Bahasa Indonesia sebagai bahasa persatuan juga telah dituankan di negerinya sendiri, misalnya dengan keputusan Presiden Jokowi menerbitkan Peraturan Presiden (Perpres) No. 63 Tahun 2019 tentang Penggunaan Bahasa Indonesia. Dalam perpres itu presiden wajib memakai bahasa Indonesia jika berpidato resmi di luar negeri.
Namun masalah bahasa hari ini bukan lagi soal lingua franca atau bahasa pemersatu, persoalan bahasa era 4.0 ini adalah bahasa radikalisme, intoleransi, dan fanatisme yang disebarkan melalui media-media daring. Terlebih menurut Johanes Eka Priyatna (Kompas, 28 Oktober 2019), dengan hadirnya teknologi (deep learning), penerjemahan bahasa lintas Negara bukan lagi menjadi masalah karena akan semakin disempurnakan dengan Kecerdasan Buatan.
Pelawanan bahasa hari ini adalah melawan bahasa radikalisme, intoleransi, dan fanatisme, yang hanya bisa dilawan dengan satu “bahasa” persatuan – bahasa Pancasila. Sama halnya dengan kegagalan memahami bahasa yang berbeda, kegagalan memahami bahasa persatuan juga akan menyebabkan ketersinggungan atar anak bangsa, karena kita tak menggunakan paham yang satu dan mengedepankan persatuan.
Meski tak banyak, perlahan muncul gerakan-gerakan anak muda anti Pancasila dan pro HTI atau Negara khilafah. Jika dibiarkan, kelompok kecil itu akan makin subur dan berkembang. Oleh sebab itu gerakan berbahasa satu bahasa Pancasila harus semakin digiatkan. Misalnya saja seperti Duta Damai Yogyakarta yang bertepatan dengan Sumpah Pemuda 2019, melakukan kunjungan lintas agama di Gereja, Klenteng, dan Masjid, mereka juga menjukkan bahasa persatuan itu dengan kampanye kesetaraan, dengan kunjungan ke pondok pesantren Al Fatah di Yogyakarta.

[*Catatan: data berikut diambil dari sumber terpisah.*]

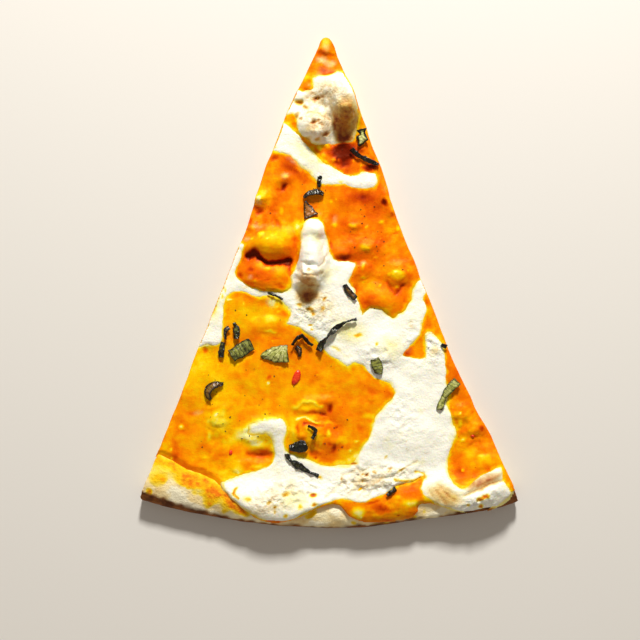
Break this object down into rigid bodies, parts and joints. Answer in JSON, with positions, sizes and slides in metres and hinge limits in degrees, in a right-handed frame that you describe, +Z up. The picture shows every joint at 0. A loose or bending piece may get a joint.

Dengan hadirnya duta damai – duta damai seperti mereka, kita dapat terus “bersumpah” seperti kawan-kawan kita 91 tahun lalu, dengan menyemai aksi kedamaian dan toleran pada sesama dan semesta, kita ikut menjaga bahasa persatuan – bahasa Pancasila.
“Beri aku 1.000 orang tua, niscaya akan kucabut semeru dari akarnya. Beri aku 10 pemuda niscaya akan kuguncangkan dunia.” Ir. Soekarno.